Wednesday 14 July 2010

Fence plots with a some-liner

About this time last year, I showed how one can produce fence plots in gnuplot, even if the data is from a file, not from a function. (The function plot is somewhat trivial, you can find it amongst the demos.) I used some heavy data processing then, though everything was handled in gnuplot. With the arrival of version 4.4, all that machinery can be made much simpler. If you continue on reading, you fill find a quite straightforward and flexible method.

For a start, we will need some data. Instead of generating it in gnuplot, I will just post my data file, which reads as follows

1 2 3 1 2 5
2 2 4 2 3 1
3 4 3 6 1 1
4 2 3 1 1 4
5 3 2 5 4 3
6 2 3 6 5 3
We have six columns here, but only five are the data: the first columns is for indexing, or whatever you like. This does not change the idea. In what follows, I will call this file '3fill.dat'

Now, our first script looks like this

reset
unset key
unset colorbox
set ytics offset 0,-1
set ticslevel 0
min = 0
col = 5

DATA = ""
DATA2 = ""
PALETTE = "set palette defined ("

pr(x, y) = sprintf("%f %f\n", x, y)
zero_line(x, y) = DATA.sprintf("\n").DATA2.sprintf("\n%f %f\n", x, y)
zero_pal(x) = sprintf("%d %.3f %.3f %.3f", x, rand(0), rand(0), rand(0))

f(x, y) = ($0 == 0 ? (DATA = zero_line($1, x), DATA2 = pr($1, min), PALETTE = PALETTE.zero_pal(y).", ") : \
        (DATA = DATA.pr($1, x), DATA2 = DATA2.pr($1, min)), x)

plot for [i=2:col+1] '3fill.dat' u 1:(f(column(i), i))

DATA = DATA.sprintf("\n").DATA2

set print '3fill.tab'
print DATA
set print

eval(PALETTE.zero_pal(col+2).")")

splot for [i=0:col-1] '3fill.tab' every :::(2*i)::(2*i+1) u 1:(i):2:(i+2) w pm3d
and the figure produced is here


Once you absorb it, the script is really simple. The first line where something actually happens is where we define DATA, DATA2, and PALETTE. What we will do is to read in the data from the file, and then add the numbers to a string. Once we have read all data, we print the string to a file, and then use that file as our new data file. The reason for this is that we have, in some sense, for to duplicate our data: in each column, we have one set of data, and what this set determines is a curve. In order to produce a fence, however, we need a surface. The simples way of getting this surface is to print the data twice. Of course, we have to modify the data a bit, but this is the only trick here.

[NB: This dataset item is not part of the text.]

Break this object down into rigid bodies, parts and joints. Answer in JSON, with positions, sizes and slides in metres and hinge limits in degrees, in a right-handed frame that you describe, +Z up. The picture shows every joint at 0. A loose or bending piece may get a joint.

We define three functions, pr, which is just a short-hand for formatted printing of two numbers, zero_line, which is again, a printing routine, when the record number is zero, i.e., when we are processing the first data point in each column, and zero_pal, which generates a new palette colour, as we enter a new column. If you are satisfied with some readily available palette, you can skip this function, and any calls to it.

Next, we define a function, f(x,y), which makes use of the three above-mentioned functions, and amounts to the data-duplication process. In order to reduce the complexity of the problem, we will print each column, and its duplicate in the same file. This, however, means that we have got to differentiate between various data sets. We do this by inserting and extra blank line each time we are faced with a new column. This is why we have to distinguish the $0 == 0 case in f(x,y). Also, the palette has to be re-defined only if there is a new data set.

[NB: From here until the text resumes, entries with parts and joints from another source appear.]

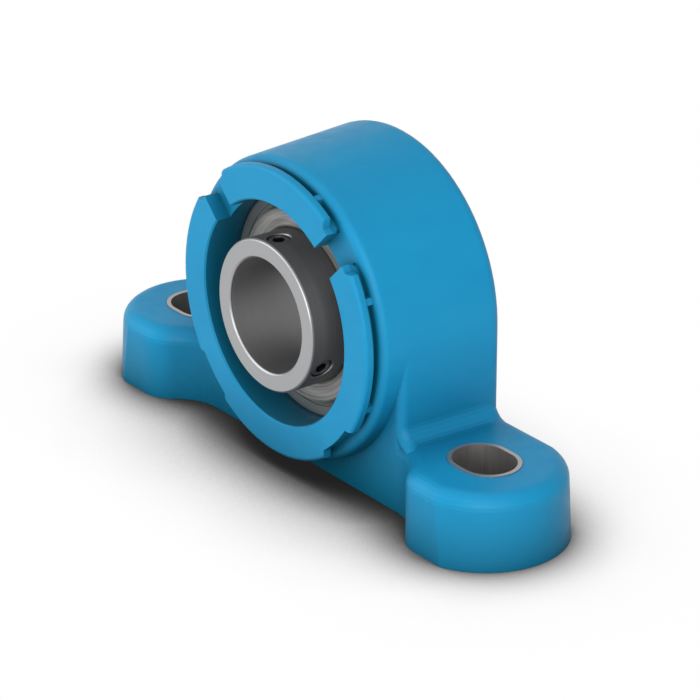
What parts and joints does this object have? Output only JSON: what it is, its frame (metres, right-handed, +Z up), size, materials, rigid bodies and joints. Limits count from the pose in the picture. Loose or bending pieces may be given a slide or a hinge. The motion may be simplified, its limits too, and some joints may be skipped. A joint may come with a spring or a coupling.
{
  "type": "pillow block bearing",
  "caption": "Moulded pillow block with bolt feet in metal sleeves, holding a self-aligning ball bearing insert locked by set screws, inside a notched ring for a clip-on end cover.",
  "frame": {"origin": "on the mounting face, under the shaft axis, in the plane of the balls and bolts", "axes": "+X along the base, -Y out of the locking side, +Z up"},
  "size_m": [0.1618, 0.0427, 0.0838],
  "materials": {
    "housing_plastic": "satin",
    "sleeve_metal": "satin",
    "outer_ring_steel": "ground",
    "inner_ring_steel": "ground",
    "cage_plastic": "matte",
    "ball_steel": "polished",
    "seal_rubber": "matte",
    "flinger_steel": "satin",
    "screw_steel": "black oxide"
  },
  "bodies": {
    "housing": {"housing": "housing_plastic", "bushing_left": "sleeve_metal", "bushing_right": "sleeve_metal"},
    "outer_ring": {"outer_ring": "outer_ring_steel", "seal_front": "seal_rubber", "seal_rear": "seal_rubber"},
    "inner_ring": {"inner_ring": "inner_ring_steel", "flinger_front": "flinger_steel", "flinger_rear": "flinger_steel"},
    "cage": {"cage": "cage_plastic"},
    "ball_1": {"ball_1": "ball_steel"},
    "ball_2": {"ball_2": "ball_steel"},
    "ball_3": {"ball_3": "ball_steel"},
    "ball_4": {"ball_4": "ball_steel"},
    "ball_5": {"ball_5": "ball_steel"},
    "ball_6": {"ball_6": "ball_steel"},
    "ball_7": {"ball_7": "ball_steel"},
    "ball_8": {"ball_8": "ball_steel"},
    "ball_9": {"ball_9": "ball_steel"},
    "set_screw_1": {"set_screw_1": "screw_steel"},
    "set_screw_2": {"set_screw_2": "screw_steel"}
  },
  "joints": [
    {"name": "insert_swivel", "type": "hinge", "parent": "housing", "child": "outer_ring", "pos_m": [0, 0, 0.0429], "axis": [1, 0, 0], "range_deg": [-2.5, 2.5]},
    {"name": "shaft_spin", "type": "hinge", "parent": "outer_ring", "child": "inner_ring", "pos_m": [0, 0, 0.0429], "axis": [0, -1, 0], "continuous": true},
    {"name": "cage_spin", "type": "hinge", "parent": "outer_ring", "child": "cage", "pos_m": [0, 0, 0.0429], "axis": [0, -1, 0], "continuous": true},
    {"name": "ball_1_roll", "type": "hinge", "parent": "cage", "child": "ball_1", "pos_m": [0, 0, 0.0659], "axis": [0, -1, 0], "continuous": true},
    {"name": "ball_2_roll", "type": "hinge", "parent": "cage", "child": "ball_2", "pos_m": [-0.01478, 0, 0.06052], "axis": [0, -1, 0], "continuous": true},
    {"name": "ball_3_roll", "type": "hinge", "parent": "cage", "child": "ball_3", "pos_m": [-0.02265, 0, 0.04689], "axis": [0, -1, 0], "continuous": true},
    {"name": "ball_4_roll", "type": "hinge", "parent": "cage", "child": "ball_4", "pos_m": [-0.01992, 0, 0.0314], "axis": [0, -1, 0], "continuous": true},
    {"name": "ball_5_roll", "type": "hinge", "parent": "cage", "child": "ball_5", "pos_m": [-0.00787, 0, 0.02129], "axis": [0, -1, 0], "continuous": true},
    {"name": "ball_6_roll", "type": "hinge", "parent": "cage", "child": "ball_6", "pos_m": [0.00787, 0, 0.02129], "axis": [0, -1, 0], "continuous": true},
    {"name": "ball_7_roll", "type": "hinge", "parent": "cage", "child": "ball_7", "pos_m": [0.01992, 0, 0.0314], "axis": [0, -1, 0], "continuous": true},
    {"name": "ball_8_roll", "type": "hinge", "parent": "cage", "child": "ball_8", "pos_m": [0.02265, 0, 0.04689], "axis": [0, -1, 0], "continuous": true},
    {"name": "ball_9_roll", "type": "hinge", "parent": "cage", "child": "ball_9", "pos_m": [0.01478, 0, 0.06052], "axis": [0, -1, 0], "continuous": true},
    {"name": "set_screw_1_slide", "type": "slide", "parent": "inner_ring", "child": "set_screw_1", "axis": [-0.0175, 0, 0.9998], "range_m": [-0.0007, 0.0015]},
    {"name": "set_screw_2_slide", "type": "slide", "parent": "inner_ring", "child": "set_screw_2", "axis": [0.8746, 0, -0.4848], "range_m": [-0.0007, 0.0015]}
  ],
  "couplings": [
    {"joint": "cage_spin", "follows": "shaft_spin", "ratio": 0.39647},
    {"joint": "ball_1_roll", "follows": "shaft_spin", "ratio": -2.3112},
    {"joint": "ball_2_roll", "follows": "shaft_spin", "ratio": -2.3112},
    {"joint": "ball_3_roll", "follows": "shaft_spin", "ratio": -2.3112},
    {"joint": "ball_4_roll", "follows": "shaft_spin", "ratio": -2.3112},
    {"joint": "ball_5_roll", "follows": "shaft_spin", "ratio": -2.3112},
    {"joint": "ball_6_roll", "follows": "shaft_spin", "ratio": -2.3112},
    {"joint": "ball_7_roll", "follows": "shaft_spin", "ratio": -2.3112},
    {"joint": "ball_8_roll", "follows": "shaft_spin", "ratio": -2.3112},
    {"joint": "ball_9_roll", "follows": "shaft_spin", "ratio": -2.3112}
  ]
}
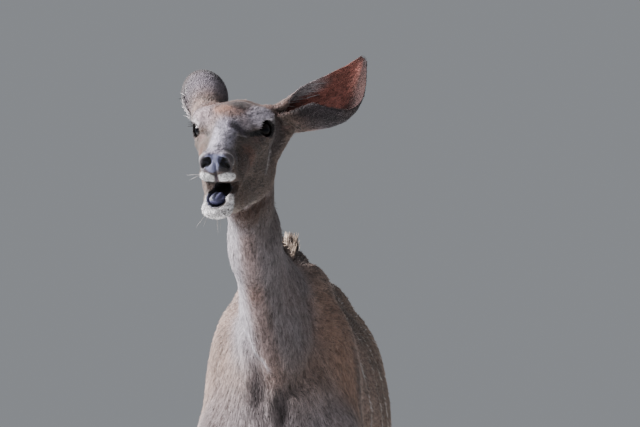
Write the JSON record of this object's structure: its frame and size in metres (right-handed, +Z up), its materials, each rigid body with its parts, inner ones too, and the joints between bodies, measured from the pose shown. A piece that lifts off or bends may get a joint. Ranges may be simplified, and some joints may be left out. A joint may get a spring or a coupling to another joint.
{
  "type": "greater kudu cow model",
  "caption": "Life-size standing kudu cow, a slender long-necked antelope with wide leaf-shaped ears and no horns, her head up and her mouth open as she browses.",
  "frame": {"origin": "centre of the bounding box's footprint, on the floor under the soles of the hooves", "axes": "+Y towards the tail, +X to the animal's left, +Z up; the animal faces -Y"},
  "size_m": [0.3442, 1.7998, 1.6576],
  "materials": {
    "coat": "matt",
    "tail_hair": "matt",
    "hoof": "satin",
    "eye": "wet gloss",
    "tongue": "damp"
  },
  "bodies": {
    "root": {"chest": "coat", "barrel": "coat", "rump": "coat", "neck_lower": "coat", "neck_upper": "coat", "eye_right": "eye", "eye_left": "eye", "head": "coat", "lower_jaw": "coat", "tongue": "tongue", "ear_left": "coat", "foreleg_left": "coat", "fore_cannon_left": "coat", "fore_foot_left": "coat", "fore_hoof_left_inner": "hoof", "fore_hoof_left_outer": "hoof", "thigh_left": "coat", "hind_cannon_left": "coat", "hind_foot_left": "coat", "hind_hoof_left_inner": "hoof", "hind_hoof_left_outer": "hoof", "ear_right": "coat", "foreleg_right": "coat", "fore_cannon_right": "coat", "fore_foot_right": "coat", "fore_hoof_right_outer": "hoof", "fore_hoof_right_inner": "hoof", "thigh_right": "coat", "hind_cannon_right": "coat", "hind_foot_right": "coat", "hind_hoof_right_outer": "hoof", "hind_hoof_right_inner": "hoof", "tail": "coat", "tail_tuft": "tail_hair"}
  },
  "joints": []
}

If you watch carefully here, there are two strings, DATA, and DATA2. DATA2 is to hold the duplicate, while DATA is an ever-expanding string with the original, and the duplicate data. In the duplicate, we don't actually hold any duplicate, we simply print the indices (these are in the first column), and a constant number, min, which we defined at the very beginning. The value of this determines how tall (or how deep) the fences will be.

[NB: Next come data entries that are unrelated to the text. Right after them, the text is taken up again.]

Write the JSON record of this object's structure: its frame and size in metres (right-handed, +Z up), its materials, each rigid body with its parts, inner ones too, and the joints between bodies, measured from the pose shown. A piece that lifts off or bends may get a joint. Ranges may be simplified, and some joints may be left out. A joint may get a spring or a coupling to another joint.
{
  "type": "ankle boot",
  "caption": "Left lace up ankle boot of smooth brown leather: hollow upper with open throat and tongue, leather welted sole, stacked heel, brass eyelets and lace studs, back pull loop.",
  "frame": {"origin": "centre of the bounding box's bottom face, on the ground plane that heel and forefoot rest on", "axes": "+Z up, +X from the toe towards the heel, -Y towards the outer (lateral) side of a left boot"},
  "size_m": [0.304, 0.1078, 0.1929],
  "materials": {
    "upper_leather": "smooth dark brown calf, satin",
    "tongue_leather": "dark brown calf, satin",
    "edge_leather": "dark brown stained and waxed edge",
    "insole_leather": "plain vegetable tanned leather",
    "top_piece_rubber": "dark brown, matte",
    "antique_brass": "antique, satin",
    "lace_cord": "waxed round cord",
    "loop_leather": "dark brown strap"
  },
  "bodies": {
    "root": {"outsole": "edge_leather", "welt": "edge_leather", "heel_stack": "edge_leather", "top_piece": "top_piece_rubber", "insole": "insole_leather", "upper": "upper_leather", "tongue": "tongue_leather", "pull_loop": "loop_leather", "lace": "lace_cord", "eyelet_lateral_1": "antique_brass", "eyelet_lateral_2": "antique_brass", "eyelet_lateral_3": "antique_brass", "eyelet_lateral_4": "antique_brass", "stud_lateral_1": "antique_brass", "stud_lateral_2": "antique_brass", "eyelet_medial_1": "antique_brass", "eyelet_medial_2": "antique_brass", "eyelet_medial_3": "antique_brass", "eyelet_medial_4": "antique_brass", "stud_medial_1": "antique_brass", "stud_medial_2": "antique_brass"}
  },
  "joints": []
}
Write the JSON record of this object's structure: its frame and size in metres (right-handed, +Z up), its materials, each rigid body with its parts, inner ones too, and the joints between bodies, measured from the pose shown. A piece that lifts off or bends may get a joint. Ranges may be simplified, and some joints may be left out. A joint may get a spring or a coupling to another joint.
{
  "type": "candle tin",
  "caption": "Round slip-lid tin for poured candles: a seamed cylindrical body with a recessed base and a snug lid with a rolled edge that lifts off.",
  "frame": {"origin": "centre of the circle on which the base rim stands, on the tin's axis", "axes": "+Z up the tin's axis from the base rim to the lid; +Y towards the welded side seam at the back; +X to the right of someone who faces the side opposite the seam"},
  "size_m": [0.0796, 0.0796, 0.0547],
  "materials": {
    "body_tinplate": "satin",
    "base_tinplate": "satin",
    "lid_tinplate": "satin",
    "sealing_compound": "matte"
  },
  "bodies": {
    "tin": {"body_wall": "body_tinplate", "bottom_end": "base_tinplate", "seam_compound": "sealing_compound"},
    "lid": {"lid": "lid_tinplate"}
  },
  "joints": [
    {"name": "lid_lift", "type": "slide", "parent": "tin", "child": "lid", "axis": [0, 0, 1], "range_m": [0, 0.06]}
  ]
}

In order to generate the duplicated data set, first we call a dummy plot with f(x,y), add the last duplicate, DATA2 to DATA (this is required, because we concatenate DATA and DATA2 only, when $0 == 0, i.e., the last data set is not added to DATA automatically. Having defined DATA, we print the everything to a file. Note that we could process a number of columns easily, thanks to the for loop in the dummy plot.

At this point, we have everything in the new data file, we have only got to plot it. Recall, that all columns are in one file now, and we have to separate them in the new plot. This is why we use the 'every' keyword when stepping through the data sets.

We can easily add a grid to the figure, if we call another plot at the very end of our script: just add

for [i=0:col-1] '3fill.tab' every :::(2*i)::(2*i+1) u 1:(i):2 w l lt -1

after the last line, and get the following figure

If the order of the plots is exchanged, the "wires" will be covered by the panes of the fence, so it will not give this impression of semi-transparency. This is it for today. In my next post, I will elaborate on for what else we can use the trick above.
Cheers,
Zoltán